What you should do
The listing below should be copied in full, word for word.

Data shown

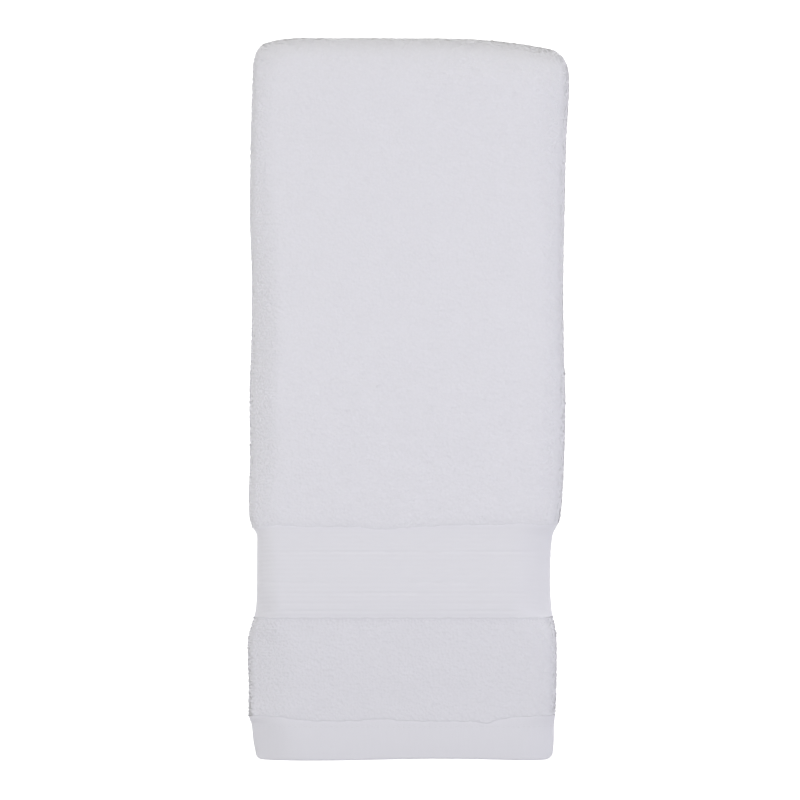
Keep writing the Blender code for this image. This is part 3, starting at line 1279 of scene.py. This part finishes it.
@dataclass
class Pile:
    """The loops of yarn that stand on the cloth where they show."""

    cloth: FoldedCloth
    across_pitch: float = 0.00132
    along_pitch: float = 0.00142
    yarn: float = 0.00086  # its diameter
    loop_width: float = 0.00115
    arch: float = 0.00030
    rings: int = 5
    sides: int = 3
    softness: float = 0.92  # how much of the light that meets a loop spreads round it
    lean: float = 0.06  # of the loops below the border, towards the hem
    bow: float = 0.8  # the lower, the squarer a loop's arch
    jitter: float = 0.30  # of a pitch, each way
    spans: tuple[float, float] = (0.8, 1.2)  # least and most, as shares of the loop's width
    yarns: tuple[float, float] = (0.88, 1.10)  # the same of the yarn's thickness
    arches: tuple[float, float] = (0.7, 1.3)  # and of the arch
    uneven: float = 0.00004  # how much lower some loops stand
    edge_clear: float = 0.0009
    sway_reach: float = 0.006  # farther than any edge sways
    sway_start: float = 0.4  # the share of it where loops start beyond an edge's middle
    lip_pitch: float = 0.00095
    lip_inset: float = 0.00035
    lip_drift: float = 0.00006
    lip_spin: float = 0.15  # radians, each way
    lip_span: float = 1.35  # of its pitch
    lip_yarns: tuple[float, float] = (0.95, 1.05)
    lip_arch: float = 0.5  # of the other loops'
    pulled_share: float = 0.008
    pulled_rise: float = 0.00035
    probe: float = 0.0002  # the step that reads the cloth's directions
    seed: int = 11

    def bounds(self, region: Region) -> tuple[tuple[float, float], list[tuple[float, float]]]:
        """The stretch of flat cloth that a region covers.

        Args:
            region: The region.

        Returns:
            Metres across, from and to, and a list of metres along, from and to.
        """
        fold = self.cloth.fold
        seen = (fold.at_panel, fold.at_left_arc)
        third = (fold.leg - fold.border_end) / 3
        near, far = fold.border_end + third, fold.border_end + 2 * third
        up = [(fold.hem_depth, fold.border_start), (fold.border_end, fold.leg)]
        down = [(fold.length - high, fold.length - low) for low, high in reversed(up)]
        return {
            Region.LOWER: (seen, [(fold.hem_depth, fold.border_start)]),
            Region.MIDDLE_NEAR: (seen, [(fold.border_end, near)]),
            Region.MIDDLE: (seen, [(near, far)]),
            Region.MIDDLE_FAR: (seen, [(far, fold.leg)]),
            Region.LEFT: ((fold.at_left_arc, fold.at_first_side), up + down),
            Region.RIGHT: ((fold.at_right_arc, fold.at_panel), up + down),
            Region.FOLD: ((fold.at_right_arc, fold.at_first_side), [(fold.leg, fold.length - fold.leg)]),
        }[region]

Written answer
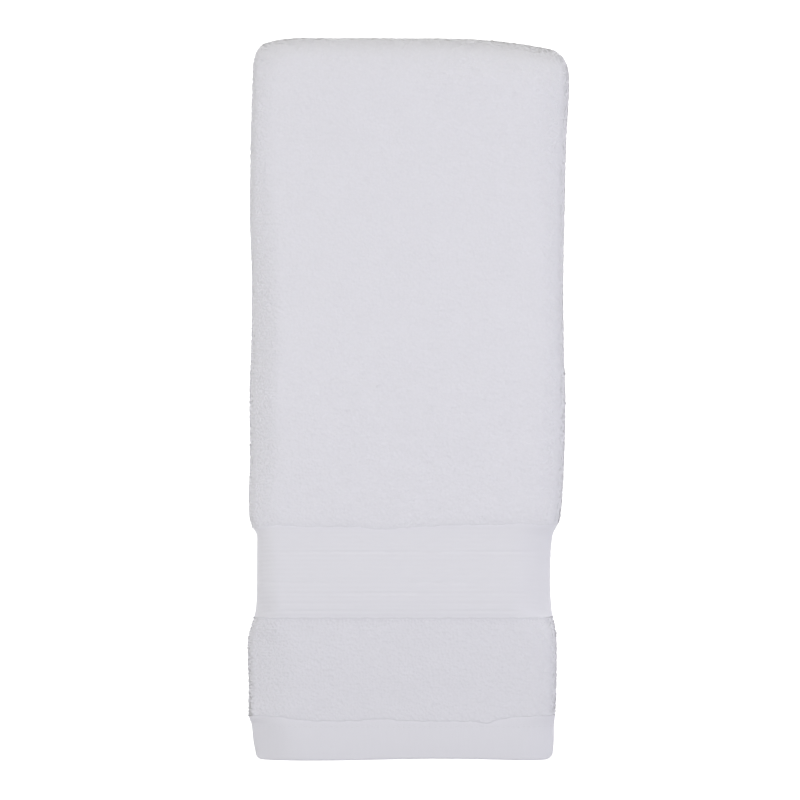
Keep writing the Blender code for this image. This is part 3, starting at line 1279 of scene.py. This part finishes it.
@dataclass
class Pile:
    """The loops of yarn that stand on the cloth where they show."""

    cloth: FoldedCloth
    across_pitch: float = 0.00132
    along_pitch: float = 0.00142
    yarn: float = 0.00086  # its diameter
    loop_width: float = 0.00115
    arch: float = 0.00030
    rings: int = 5
    sides: int = 3
    softness: float = 0.92  # how much of the light that meets a loop spreads round it
    lean: float = 0.06  # of the loops below the border, towards the hem
    bow: float = 0.8  # the lower, the squarer a loop's arch
    jitter: float = 0.30  # of a pitch, each way
    spans: tuple[float, float] = (0.8, 1.2)  # least and most, as shares of the loop's width
    yarns: tuple[float, float] = (0.88, 1.10)  # the same of the yarn's thickness
    arches: tuple[float, float] = (0.7, 1.3)  # and of the arch
    uneven: float = 0.00004  # how much lower some loops stand
    edge_clear: float = 0.0009
    sway_reach: float = 0.006  # farther than any edge sways
    sway_start: float = 0.4  # the share of it where loops start beyond an edge's middle
    lip_pitch: float = 0.00095
    lip_inset: float = 0.00035
    lip_drift: float = 0.00006
    lip_spin: float = 0.15  # radians, each way
    lip_span: float = 1.35  # of its pitch
    lip_yarns: tuple[float, float] = (0.95, 1.05)
    lip_arch: float = 0.5  # of the other loops'
    pulled_share: float = 0.008
    pulled_rise: float = 0.00035
    probe: float = 0.0002  # the step that reads the cloth's directions
    seed: int = 11

    def bounds(self, region: Region) -> tuple[tuple[float, float], list[tuple[float, float]]]:
        """The stretch of flat cloth that a region covers.

        Args:
            region: The region.

        Returns:
            Metres across, from and to, and a list of metres along, from and to.
        """
        fold = self.cloth.fold
        seen = (fold.at_panel, fold.at_left_arc)
        third = (fold.leg - fold.border_end) / 3
        near, far = fold.border_end + third, fold.border_end + 2 * third
        up = [(fold.hem_depth, fold.border_start), (fold.border_end, fold.leg)]
        down = [(fold.length - high, fold.length - low) for low, high in reversed(up)]
        return {
            Region.LOWER: (seen, [(fold.hem_depth, fold.border_start)]),
            Region.MIDDLE_NEAR: (seen, [(fold.border_end, near)]),
            Region.MIDDLE: (seen, [(near, far)]),
            Region.MIDDLE_FAR: (seen, [(far, fold.leg)]),
            Region.LEFT: ((fold.at_left_arc, fold.at_first_side), up + down),
            Region.RIGHT: ((fold.at_right_arc, fold.at_panel), up + down),
            Region.FOLD: ((fold.at_right_arc, fold.at_first_side), [(fold.leg, fold.length - fold.leg)]),
        }[region]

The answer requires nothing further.